Television Centre also uses Urmet’s switchboard software, which allows concierges to manage calls, receive and create alarms, and send messages on a global, group or individual basis. The software simplifies these functions by presenting the concierge with an intuitive screen menu and empowers staff through an overall site awareness that contributes to resident safety. Concierges will work from a lobby formed from the original ‘stage door’ entrance to Television Centre.

App-based solution

Mark Hagger, Sales & Marketing Director at Urmet, said: “Urmet excels at populating our touchscreens with factory-controlled third-party apps for integration to home automation and network systems. This is a direction in which developers and installers want our sector to move and the trend was also emphasised by prospective end-users when they looked at the system in the marketing suite created by developers, Stanhope.”

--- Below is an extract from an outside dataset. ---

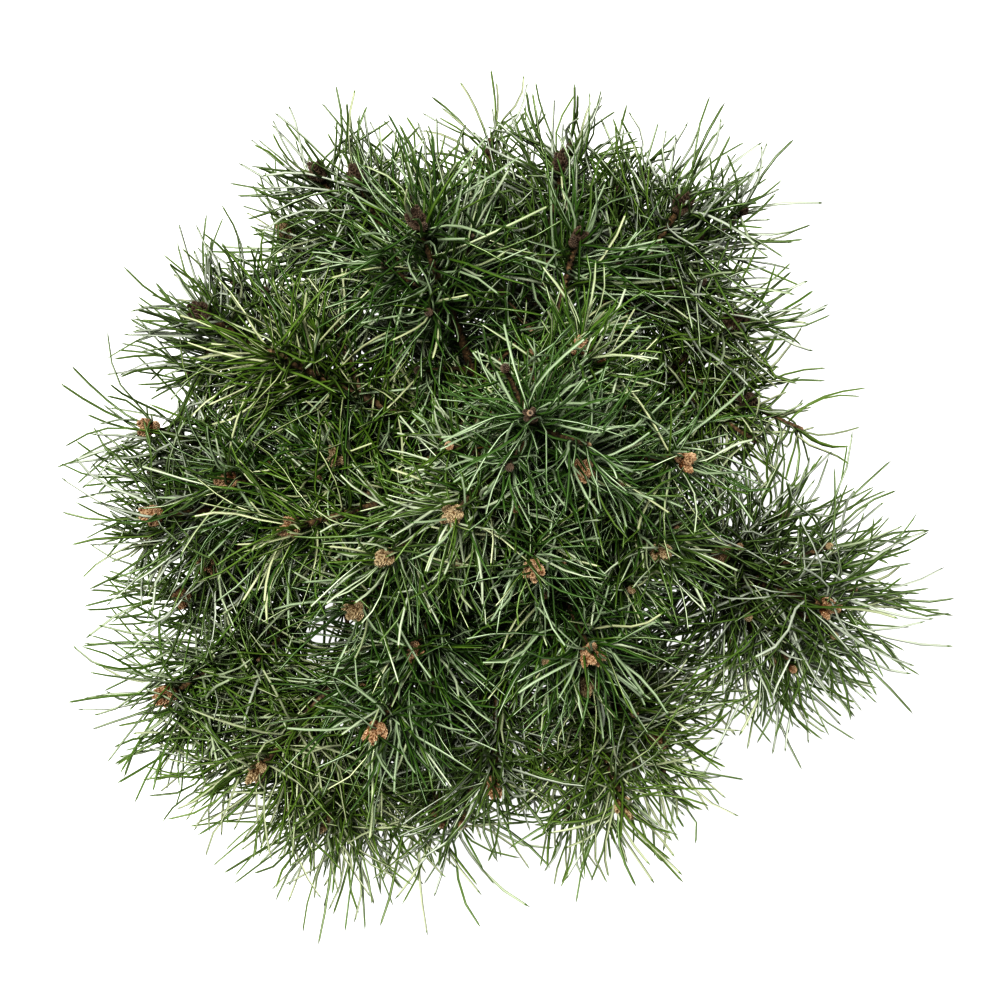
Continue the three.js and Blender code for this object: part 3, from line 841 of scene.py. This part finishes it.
def trunk_radius(height):
    above = height - trunk_foot_height
    share = above / (TRUNK_TOP_HEIGHT - trunk_foot_height)
    flare = TRUNK_FLARE * np.exp(-above / TRUNK_FLARE_HEIGHT)
    return TRUNK_BASE_RADIUS + (TRUNK_TOP_RADIUS - TRUNK_BASE_RADIUS) * share + flare


def shoot_line(foot, tip, leaves=None):
    """A line from a limb to a shoot's tip: it leaves flat and turns up at the end."""
    out = (tip - foot) * (1, 1, 0)
    reach = np.linalg.norm(out)
    out = out / reach
    tilt = math.radians(SHOOT_TILT + SHOOT_TILT_PER_REACH * reach)
    heading = out * math.sin(tilt) + UP * math.cos(tilt)
    bend = 0.34 * np.linalg.norm(tip - foot)
    first = foot + 0.4 * reach * out + 0.1 * reach * UP if leaves is None else foot + leaves * bend
    share = np.linspace(0, 1, 201)[:, None]
    rest = 1 - share
    points = rest**3 * foot + 3 * rest**2 * share * first
    points = points + 3 * rest * share**2 * (tip - heading * bend) + share**3 * tip
    return Line(points)


@dataclass
class Shoot:
    """A line that bears needles."""

    branch: str
    line: Line
    rank: int  # 0 for a shoot of the solid model, 1 for a finer twig, 2 for an inner one
    back: tuple  # the distances from the tip between which the needles stand
    vigour: float = 1.0
    density: float = 1.0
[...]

He continued: “Many of our projects involve door entry at sites that retain the original fabric of an historic building. Urmet’s unobtrusive designs allow architects to maintain period feel, but also empower residents with functionality. This is becoming one of the many strengths of the iPervoice system.”

After its opening by the Queen in 1960, the studios at White City created programmes ranging from Blue Peter to Children in Need for over fifty years, until until 2012. Known from now on as Television Centre, the overall site covers 145 acres. The architect is London-based practice, Allford Hall Monaghan Morris, which will retain components such as the Helios statue and mosaic work.

The recent Urmet installation is on the initial ‘Helios’ apartment block. The scheme will finally include 950 new homes, offices, restaurants, cafés, a cinema, shops, hotels and an additional campus for Imperial College. A piazza the size of Trafalgar Square will be created in the original frontage.